Complete step by step answer:
Here we have to find the value of \[\left( 1-{{x}^{2}} \right)\dfrac{{{d}^{2}}y}{d{{x}^{2}}}-x\dfrac{dy}{dx}+{{m}^{2}}y\].
We are given that,
\[\Rightarrow y=\sin \left( m{{\sin }^{-1}}x \right)\]…….. (1)
 We can now differentiate on both sides, we get
\[\Rightarrow \dfrac{dy}{dx}=\cos \left( m{{\sin }^{-1}}x \right)\times \dfrac{m}{\sqrt{1-{{x}^{2}}}}\]
We can now simplify the above step, we get
 \[\Rightarrow \dfrac{dy}{dx}=\dfrac{m\cos \left( m{{\sin }^{-1}}x \right)}{\sqrt{1-{{x}^{2}}}}\]……….. (2)
We can now find the second derivative using the \[\dfrac{u}{v}\] method, where \[\dfrac{u}{v}=\dfrac{u'v-uv'}{{{v}^{2}}}\].
\[\Rightarrow \dfrac{{{d}^{2}}y}{d{{x}^{2}}}=m\left[ \dfrac{\left( \sqrt{1-{{x}^{2}}} \right)\left( -\sin \left( m\left( {{\sin }^{-1}}x \right) \right) \right)\times \dfrac{m}{\sqrt{1-{{x}^{2}}}}-\left( \cos \left( m\left( {{\sin }^{-1}}x \right) \right) \right)\times \dfrac{1}{2\sqrt{1-{{x}^{2}}}}\times \left( 0-2x \right)}{{{\left( \sqrt{1-{{x}^{2}}} \right)}^{2}}} \right]\]
We can now simplify the above step by cancelling similar terms, we get
\[\Rightarrow \dfrac{{{d}^{2}}y}{d{{x}^{2}}}=m\left[ \dfrac{\left( -m\sin \left( m\left( {{\sin }^{-1}}x \right) \right) \right)+\left( \cos \left( m\left( {{\sin }^{-1}}x \right) \right) \right)\times \dfrac{x}{\sqrt{1-{{x}^{2}}}}}{1-{{x}^{2}}} \right]\]
We can now write the denominator separately for each term, we get
\[\Rightarrow \dfrac{{{d}^{2}}y}{d{{x}^{2}}}=m\left[ \dfrac{\left( -m\sin \left( m\left( {{\sin }^{-1}}x \right) \right) \right)}{1-{{x}^{2}}}+\dfrac{\left( x\cos \left( m\left( {{\sin }^{-1}}x \right) \right) \right)}{1-{{x}^{2}}\sqrt{1-{{x}^{2}}}} \right]\]
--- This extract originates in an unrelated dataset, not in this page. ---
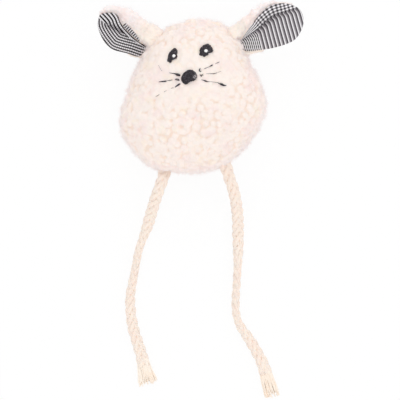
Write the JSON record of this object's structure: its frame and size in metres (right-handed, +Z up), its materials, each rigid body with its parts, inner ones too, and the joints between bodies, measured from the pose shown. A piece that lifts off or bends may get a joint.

We can now substitute the derivative (2), we get
\[\Rightarrow \dfrac{{{d}^{2}}y}{d{{x}^{2}}}=m\left[ \dfrac{\left( -m\sin \left( m\left( {{\sin }^{-1}}x \right) \right) \right)}{1-{{x}^{2}}}+\dfrac{x\dfrac{dy}{dx}}{1-{{x}^{2}}} \right]\]
We can see that we have common denominator now, so we can multiply \[1-{{x}^{2}}\] on both sides, we get
 \[\Rightarrow \left( 1-{{x}^{2}} \right)\dfrac{{{d}^{2}}y}{d{{x}^{2}}}=m\left[ \left( -m\sin \left( m\left( {{\sin }^{-1}}x \right) \right) \right)+x\dfrac{dy}{dx} \right]\]
We can now multiply the term m insides, we get
\[\Rightarrow \left( 1-{{x}^{2}} \right)\dfrac{{{d}^{2}}y}{d{{x}^{2}}}=\left[ \left( -{{m}^{2}}\sin \left( m\left( {{\sin }^{-1}}x \right) \right) \right)+mx\dfrac{dy}{dx} \right]\]
We can now substitute (1), in the above step, we get
\[\Rightarrow \left( 1-{{x}^{2}} \right)\dfrac{{{d}^{2}}y}{d{{x}^{2}}}=-{{m}^{2}}y+mx\dfrac{dy}{dx}\]
We can now add \[-{{m}^{2}}y+mx\dfrac{dy}{dx}\] on both sides, we get
\[\Rightarrow \left( 1-{{x}^{2}} \right)\dfrac{{{d}^{2}}y}{d{{x}^{2}}}-mx\dfrac{dy}{dx}+{{m}^{2}}y=0\]
Therefore, the value of \[\left( 1-{{x}^{2}} \right)\dfrac{{{d}^{2}}y}{d{{x}^{2}}}-x\dfrac{dy}{dx}+{{m}^{2}}y\] is 0.

Note: We should always remember that, if we have terms in fraction, we can differentiate it using the \[\dfrac{u}{v}\] method, where \[\dfrac{u}{v}=\dfrac{u'v-uv'}{{{v}^{2}}}\]. We should also know the differentiation formula to differentiate the terms and simplify to find the required answer.